**DATA**
----

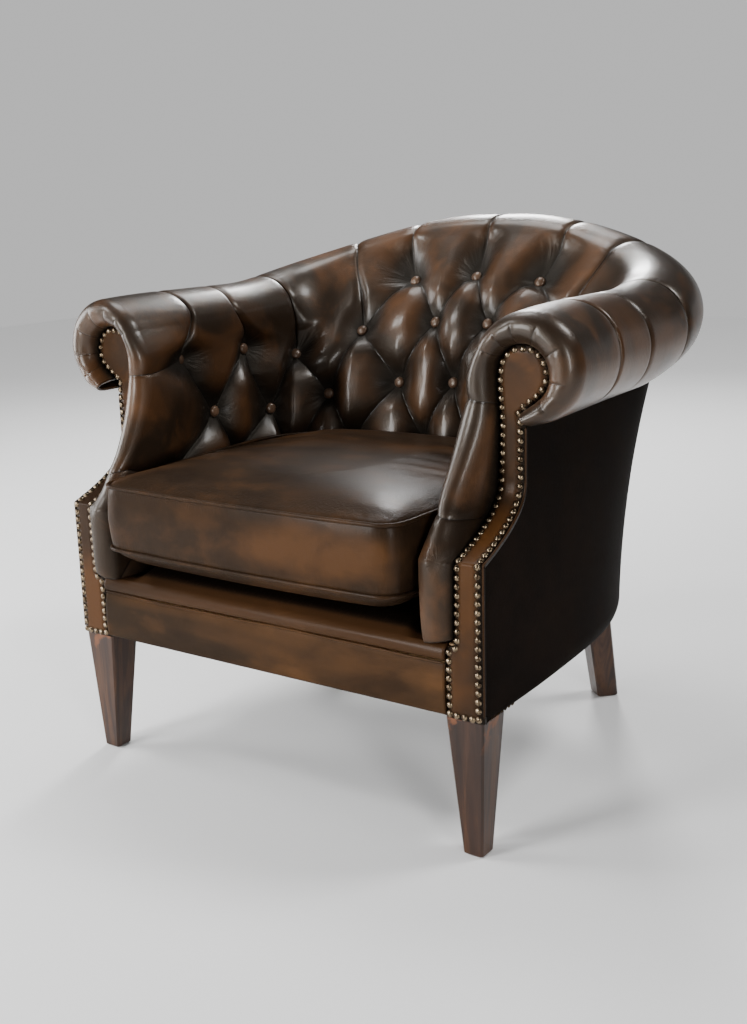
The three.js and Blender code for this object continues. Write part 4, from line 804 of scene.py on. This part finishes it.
def pad_surface(signed, v):
    column = np.abs(signed)
    along, row, over = pad_rows(column, v)
    over_arm = np.where(column > 1.25, np.clip(2 - row, 0, 1), 0)
    leather = Folds(column, row, over + over_arm)
    raised = (rim_fullness(column, row) - leather.depth)[..., None]
    point = section_at(column, along) + facing_way(column, along) * raised
    point[..., 2] = np.where(v <= 0, pad_bottom, point[..., 2])
    return sweep_pad(point), leather


def core_line(column):
    """Knots of the padded core's face, inside the leather."""
    rows = [wall_knot(inner_walls, column, n) for n in range(core_rows)]
    widening = smooth((column - 4.4) / 0.5)
    radius, inset = lerp(*core_radius, widening), lerp(*core_inset, widening)
    rows += [roll_knot(column, angle, radius, inset, core_drop) for angle in core_angles]
    tail_radius = roll_radius(np.interp(column, half_steps, roll_shares)) * tail_radius_share
    rows.append(roll_knot(column, tail_angle, tail_radius, tail_inset))
    return sweep_pad(np.stack(rows, -2))


def tufted_finish():
    """Glossy rubbed leather with painted shade: near black deep in its folds and button pits, a thin dark
    line along each crease, and creases bumped at the folds and buttons.
    """
    leather = Finish("leather_tufted", Coat_Roughness=0.2)
    leather.feed(Specular_IOR_Level=0.32, Specular_Tint=warm_gloss)
    here = leather.place()
    depth, crown = (leather.number(leather.channel(name)) for name in ("depth", "crown"))
    fold, line = (leather.number(leather.channel(name)) for name in ("fold", "line"))
    plan, pull = (leather.channel(name, "Vector") for name in ("plan", "pull"))
    spread = leather.axis(pull, "Z")
    cloud = leather.noise(here, 6.5, detail=3, roughness=0.55, distortion=0.6)
    patch = leather.noise(here, 19, detail=4, roughness=0.6, distortion=0.4)
    grain = leather.number(leather.node("TexVoronoi", Vector=here, Scale=900).outputs["Distance"])
    fine = leather.noise(here, 1400, detail=2, roughness=0.6)
    wrinkle = leather.noise(here, 120, detail=4, roughness=0.62, distortion=1.4)
    ripple = leather.noise(here, 340, detail=3, roughness=0.6, distortion=0.8)
    spokes = leather.noise(leather.scaled(pull, (5, 5, 1.2)), 1.0, detail=3)
    across = leather.noise(leather.scaled(plan, (12, 90, 1)), 1.0, detail=3)
    rub = (cloud.fade(0.45, 0.63) * 0.7 + patch.fade(0.5, 0.7) * 0.45) * crown
    colour = leather.blend(rub.held(), srgb(34, 24, 16), srgb(78, 50, 28))
    # Painted shade: the colour goes near black deep in the folds and button pits.
    colour = leather.blend(depth.fade(0.25, 0.85) * 0.94, colour, srgb(8, 6, 4))
    # Painted shade: a thin dark line along each crease, where the shadow of the fold falls.
    crease_shade_line = (1.0 - (fold * fold / 1.3).held()) * line
    colour = leather.blend(crease_shade_line * 0.92, colour, srgb(6, 4, 3))
    lip_heights = ((0, 1), (0.42, 0.86), (0.495, 0), (0.53, 0.95), (0.62, 1))
    lips = [(place, (height,) * 3) for place, height in lip_heights]
    lip = leather.number(leather.ramp(fold / 40.0 + 0.5, *lips))
    leather.relief(
        (grain, 0.00026, 0.45),
        (fine, 0.0002, 0.3),
        (ripple, 0.0006, 0.35),
        (wrinkle, 0.0009, 0.25),
        ((across - 0.5) * line, 0.003, 0.4),
        ((spokes - 0.5) * spread * patch.fade(0.3, 0.66), 0.008, 0.4),
        ((lip - 1.0) * line, 0.0014, 0.6),
    )
    dull = depth.fade(0.4, 0.9).most(1.0 - leather.axis(here, "Z").fade(0.36, 0.41))
    leather.feed(Roughness=0.3 + 0.12 * patch + 0.06 * fine + 0.22 * dull, Coat_Weight=0.3 - 0.27 * dull)
    leather.feed(Base_Color=colour)
    return leather


def place_back(u, v):
    signed = lerp(-back_end, back_end, u)
    point, leather = pad_surface(signed, v)
    x = point[:, 0] * np.where(signed < 0, -1, 1)
    return to_chair(x, point[:, 1], point[:, 2]), leather.channels(np.abs(signed) * pitch / 1000)


tufted_leather = tufted_finish()
back_mesh = face_out(sheet_of(320, 270, place_back), Vector((0, 0.25, 0.5)))
back_piece = leather_piece("inside_back_leather", back_mesh, pad_thick, tufted_leather, "inside_back")

# The arm's grid runs on past its front column over the rim, where the leather is gathered
# round the scroll, tucked twice beside the facing and puckered at the facing's elbow.
rim_from, rim_reach, rim_back = 0.84, 66.0, 20
nose, nose_foot, nose_low, nose_start, nose_fade = 26, 0.55, 0.8, 385, 50
gather_angles = [24, 48, 76, 112, 152, 196, 236]
gather_depth, tuck_depth, pucker_depth, rim_top_knot = 1.5, 1.6, 4, 4.73
gather_from, gather_fade, rim_start, rim_end = 0.9, 0.8, math.radians(30), math.radians(20)
tuck_rows = ((2.12, 0.1), (3.6, 0.14))
elbow_row, elbow_share, elbow_reach = 4.13, 0.62, 30
late_power, core_gap, foot_rows = 2.2, 0.4, 0.35


def nearest_core(ring, core):
    """For each point of the outer ring, how far along the core the closest point lies."""
    gaps = np.linalg.norm(ring[:, None, [0, 2]] - core[None][:, :, [0, 2]], axis=2)
    found = np.maximum.accumulate(gaps.argmin(1)).astype(float)
    found[0], found[-1] = 0, len(core) - 1
    padded = np.concatenate([np.zeros(12), found, np.full(12, len(core) - 1.0)])
    return np.convolve(padded, np.ones(25) / 25, "valid") / (len(core) - 1)


def rim_partners():
    """Shares of the section at the rim, and those of the core that they close on."""
    v = np.linspace(0, 1, 301)
    column = np.full_like(v, arm_end)
    along, row, _ = pad_rows(column, v)
    raised = rim_fullness(column, row)[:, None]
    ring = sweep_pad(section_at(column, along) + facing_way(column, along) * raised)
    steps = np.linspace(0, core_spans, 401)
    return v, nearest_core(ring, along_knots(core_line(np.full_like(steps, arm_end)), steps))


rim_shares, core_shares = rim_partners()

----

**AIM**
Reproduce verbatim only this range: the first line of the material through the line that contains "return sweep_pad(point), leather", inclusive.

**OUTPUT BELOW**
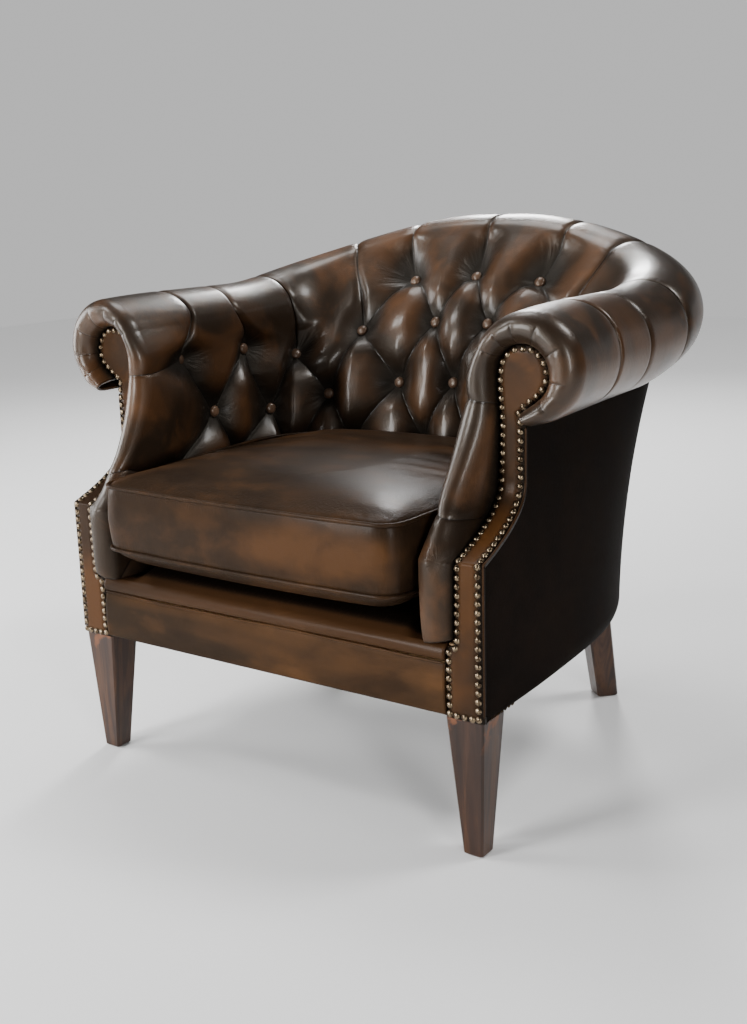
The three.js and Blender code for this object continues. Write part 4, from line 804 of scene.py on. This part finishes it.
def pad_surface(signed, v):
    column = np.abs(signed)
    along, row, over = pad_rows(column, v)
    over_arm = np.where(column > 1.25, np.clip(2 - row, 0, 1), 0)
    leather = Folds(column, row, over + over_arm)
    raised = (rim_fullness(column, row) - leather.depth)[..., None]
    point = section_at(column, along) + facing_way(column, along) * raised
    point[..., 2] = np.where(v <= 0, pad_bottom, point[..., 2])
    return sweep_pad(point), leather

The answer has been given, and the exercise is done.